I use to have a penny jar at home… not any more. Let me tell you what happened. Day by day I used to empty my pocket change into my penny jar, but as my kids got older, I noticed the level of saved change began going down! While I was adding to the jar regularly, someone else (I will not name names) was taking my contributions away — the result? No more change for emergency Big Mac attacks!
That really captures what Paul is dealing with in Romans 14. God is building a bride for His Son and we are very much a part of the process. In the church we are called to “edify” or build each other up — not to tear each other down. The way we speak to each other and the way we treat each other adds to what God is doing or detracts from it.

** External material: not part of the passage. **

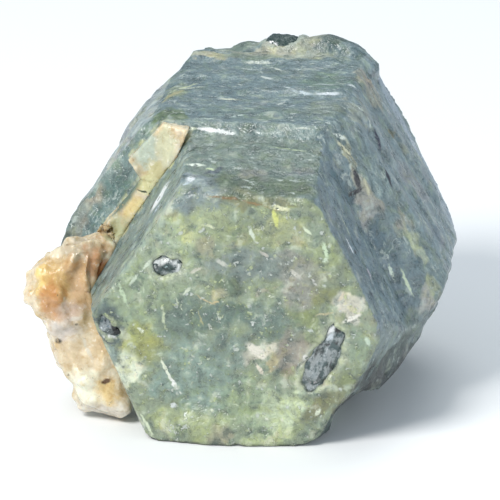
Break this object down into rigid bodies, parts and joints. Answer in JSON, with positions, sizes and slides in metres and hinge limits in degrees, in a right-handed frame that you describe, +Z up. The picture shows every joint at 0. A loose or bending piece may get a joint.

So pretend the church today is like a great, big penny jar for God. Every day He adds to our lives as we read His Word and spend time alone with Him in prayer. With a deep affection, He encourages us, guides us, corrects us — whatever it takes to build us up into a mature, godly lover of Jesus Christ. The level in the penny jar is raised daily as we walk with Him.
And as we come to interact with other members of His family, He intends that the building continue. But does it? Or do we take away from what God is doing in others? In every conversation I have a decision to make: will I add to this person’s life or not? Worse yet: am I going to pilfer what God has stored up in this person? Sound like an odd concept? Consider the range of decisions we can consciously make when we encounter a brother or sister in Christ. Some quick examples…
- In general conversation: am I going to speak about my needs or focus on encouraging someone else?
- When I hear of a brother’s failure or weakness: am I going to spread damaging information about him or be graciously silent?
- When we disagree: am I going to argue my position or listen to your heart?
Every member of my family needs my contribution to his or her life. God made us that way — and I need your contribution too!
Let’s stop pilfering from the “penny jar of God” in the hearts of others. Let’s start emptying pockets of kindness into each other’s lives. Let’s do it today!